Key Concepts & Core Principles
- Holistic Child Development: Understanding the interconnectedness of physical, emotional, social, cognitive, and spiritual domains, and how they influence a child's overall well-being and learning.
- Integrative Pedagogy: The synthesis of various educational theories (e.g., Steiner, Montessori, Reggio Emilia, Froebel) to create a flexible, responsive, and child-centred approach to early learning and care.
- Attachment Theory and Secure Relationships: Recognising the critical role of secure attachments in early childhood for emotional regulation, social competence, and cognitive development, and how practitioners can foster these.

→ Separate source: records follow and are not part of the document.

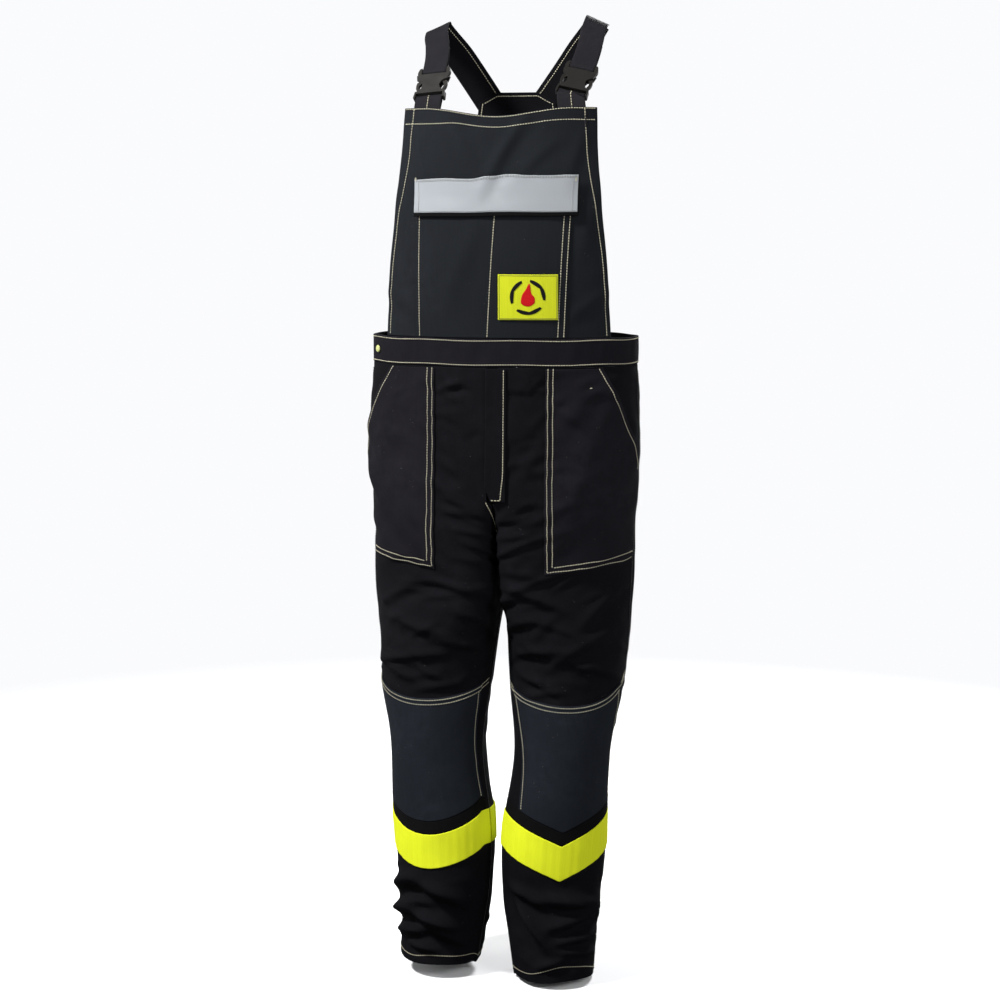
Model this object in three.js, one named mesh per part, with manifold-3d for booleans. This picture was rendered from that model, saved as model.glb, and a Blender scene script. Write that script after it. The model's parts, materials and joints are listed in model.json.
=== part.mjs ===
// Bib-and-brace work trousers: two legs, a waistband, a chest bib with a flap pocket, a back panel, and two
// shoulder straps that close on side-release buckles. Millimetres, +Z up, the front faces -Y, +X is the wearer's
// left. Every cut piece of cloth, every tape and every moulding is a mesh of its own.
import * as THREE from "three";
import { mergeVertices } from "three/addons/utils/BufferGeometryUtils.js";
import Module from "manifold-3d";

const wasm = await Module();
wasm.setup();

// ---- Driving sizes -------------------------------------------------------------------------------------------

const cloth = 2.0; // a main panel's thickness, seam allowances included
const layer = 1.2; // a patch sewn on top of a panel
const ply = 1.0; // the air between a panel and the patch on it
const seam = 0.3; // the gap between two pieces that are sewn edge to edge

const waistHeight = 1008; // hem to the waistband's lower edge
const waistbandHeight = 45;
const waistHalfWidth = 217;
const waistHalfDepth = 115;
const crotchHeight = 660; // hem to the top of the inseam
const kneeHeight = 370; // hem to the narrowest place of the knee
const kneeHalfWidth = 79;
const hemHalfWidth = 66;
const hemDepth = 26; // the turned-up hem
const legGap = 1.5; // each inner leg wall's distance from the middle plane, at the crotch
const toeOut = THREE.MathUtils.degToRad(17);

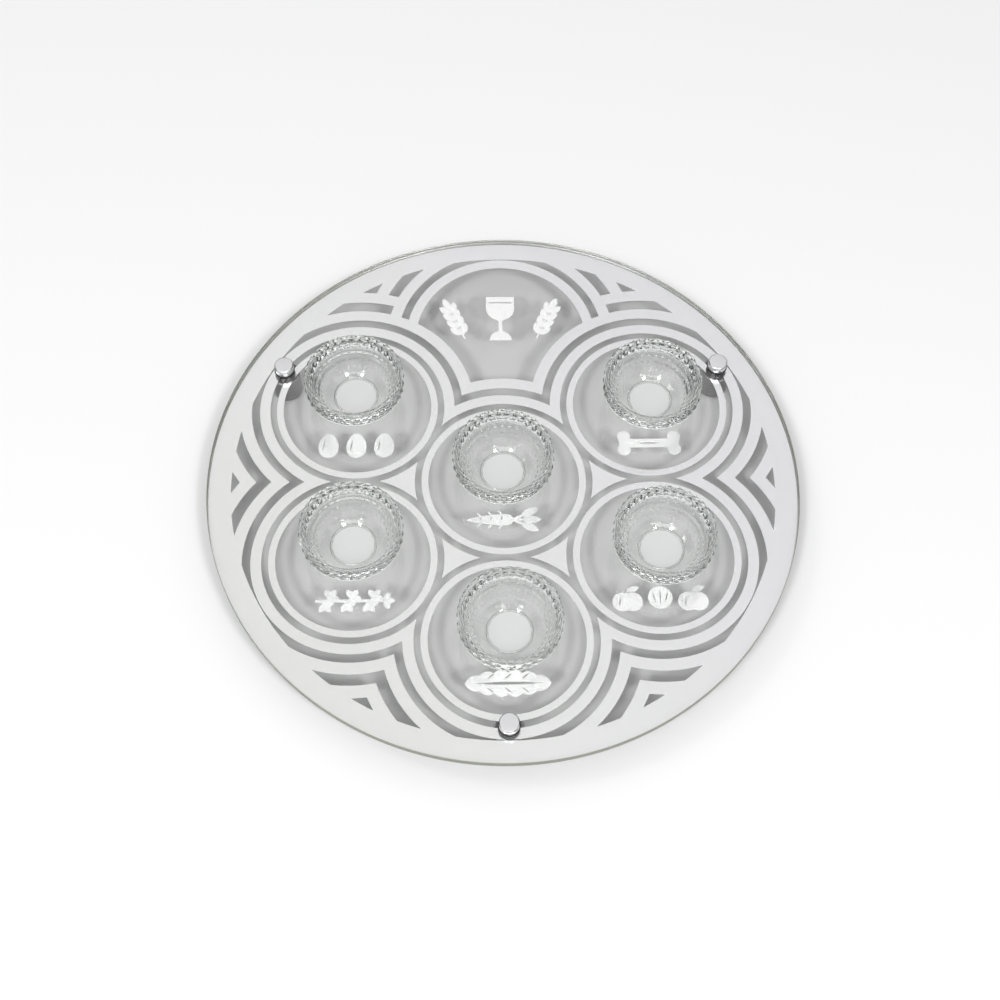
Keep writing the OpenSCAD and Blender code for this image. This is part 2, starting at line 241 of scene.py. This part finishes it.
def blendTones(tree, factor, first, second):
    # Either tone may be a colour or an output socket.
    node = tree.nodes.new("ShaderNodeMix")
    node.data_type = "RGBA"
    tree.links.new(factor, node.inputs["Factor"])
    for label, tone in (("A", first), ("B", second)):
        if isinstance(tone, tuple):
            node.inputs[label].default_value = (*tone, 1)
        else:
            tree.links.new(tone, node.inputs[label])
    return node.outputs["Result"]


def placeGroup(tree, group, values):
    node = tree.nodes.new("ShaderNodeGroup")
    node.node_tree = group
    for label, value in values.items():
        node.inputs[label].default_value = value
    return node


def seeThroughToLight(tree, shader, output, facing=(1, 1, 1), edge=(1, 1, 1), blend=0.5):
    # Light reaches what lies under the glass: shadow and diffuse rays pass, dimmed where it is edge on.
    path = tree.nodes.new("ShaderNodeLightPath")
    soft = mathNode(tree, "MAXIMUM", path.outputs["Is Shadow Ray"], path.outputs["Is Diffuse Ray"])
    rim = tree.nodes.new("ShaderNodeLayerWeight")
    rim.inputs["Blend"].default_value = blend
    clear = tree.nodes.new("ShaderNodeBsdfTransparent")
    mix = tree.nodes.new("ShaderNodeMixShader")
    tree.links.new(blendTones(tree, rim.outputs["Facing"], facing, edge), clear.inputs["Color"])
    tree.links.new(soft, mix.inputs["Fac"])
    tree.links.new(shader.outputs["BSDF"], mix.inputs[1])
    tree.links.new(clear.outputs["BSDF"], mix.inputs[2])
    tree.links.new(mix.outputs["Shader"], output.inputs["Surface"])


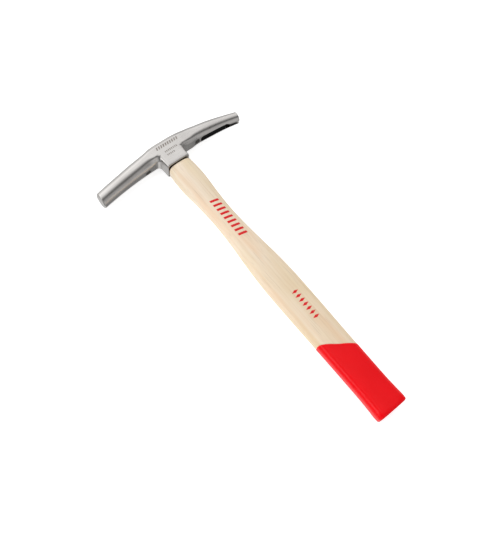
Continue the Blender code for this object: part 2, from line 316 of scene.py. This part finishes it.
def head_field(p):
    """Arms and skirt joined with a fillet in their concave corners only."""
    a, b = arms_field(p), skirt_field(p)
    near = (np.abs(a) < 6) & (np.abs(b) < 6)
    out = np.minimum(a, b)
    if near.any():
        q, an, bn = p[near], a[near], b[near]
        turn = np.clip((slope_of(arms_field, q, an) * slope_of(skirt_field, q, bn)).sum(-1), 0, 1)
        r = 3.4 * (1 - turn) + 1e-6
        joined = np.maximum(r, np.minimum(an, bn)) - np.hypot(np.maximum(r - an, 0), np.maximum(r - bn, 0))
        out[near] = joined
    return np.maximum(out, np.abs(p[:, 2]) - HALF + 0.01)


STEP = 0.42
head = new_object("forged_head", *surface_net(head_field, (-69.3, -17.6, -9.7), (69.3, 9.6, 9.7), STEP), sharp=None)

# The eye: oval, wider at both mouths, with a small lead-in at each.
eye_at = smooth_table([(-16.0, 8.6, 6.1), (-7.5, 8.2, 5.7), (-4.5, 8.2, 5.7), (8.1, 9.3, 6.4)])


def oval_ring(y, inset=0.0, power=3.2, count=72):
    wx, wz = (float(w) - inset for w in eye_at(np.array(y)))
    s = superellipse(wx, wz, power, count)
    return np.stack([s[:, 0], np.full(count, float(y)), s[:, 1]], -1)


def with_y(ring, y):
    ring = ring.copy()
    ring[:, 1] = y
    return ring


eye_rings = [with_y(oval_ring(-16.0, -0.9), -16.6), with_y(oval_ring(-16.0, -0.45), SKIRT_Y - 0.05), oval_ring(-14.4)]
eye_rings += [oval_ring(y) for y in (-13, -10, -7.5, -6, -4.5, -2, 1, 4)] + [oval_ring(7.5), with_y(oval_ring(8.1, -0.4), 8.2), with_y(oval_ring(8.1, -0.9), 9.4)]
eye = loft("eye_tool", eye_rings, helper=True)


# The slot: a pocket for the magnet, then the air gap between the pole tips, right through the arm.
def slot_half(x):
    return np.interp(x, [29.5, 30.0, 30.8, 54.2, 56.2, 57.6, 80], [2.3, 2.85, 3.2, 3.2, 2.2, 1.5, 1.5])


slot_rings = []
for x in np.concatenate([[29.5, 29.7, 30.0, 30.4, 30.8], np.arange(33, 54, 3), [54.2, 55.0, 56.2, 57.0, 57.6], np.arange(60, 72, 3)]):
    y = ARCH_Y - ARCH_K * x * x
    w = float(slot_half(x))
    slot_rings.append([(x, y + 12, w), (x, y - 12, w), (x, y - 12, -w), (x, y + 12, -w)])
slot_tool = loft("slot_tool", slot_rings, helper=True)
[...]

- The Importance of Play: Understanding play as the primary vehicle for learning and development in early childhood, exploring different types of play and how to create enabling play environments.
- Observation, Assessment, and Planning: Utilising systematic observation techniques to understand individual children's needs, interests, and developmental stages, and using this information to inform sensitive and individualised care and learning plans.
Exam Tips & Revision Strategies
- When compiling your portfolio, include dated evidence of risk assessments and reflective accounts showing how you adapted practices to individual children's needs.
- Use case studies to demonstrate your understanding of confidentiality boundaries, explicitly stating when you would escalate a concern.
- Ensure your assessor observes you implementing health promotion activities, such as handwashing routines or outdoor play, and ask for witness testimony.
Common Misconceptions & Mistakes to Avoid
- Confusing confidentiality with secrecy: assuming that safeguarding concerns cannot be shared with designated leads when necessary.
- Overlooking the importance of obtaining parental consent before sharing routine information with other professionals.
- Failing to update risk assessments dynamically as the child's developmental stage changes, leading to unchanged safety measures.
Examiner Marking Points
- Award credit for demonstrating thorough risk assessment procedures prior to activities, including identifying hazards and implementing control measures.
- Award credit for maintaining accurate and confidential records, adhering to data protection principles when storing or sharing child information.
- Award credit for actively promoting health and wellbeing through planning nutritious meals, physical play, and emotional support, aligned with the EYFS framework.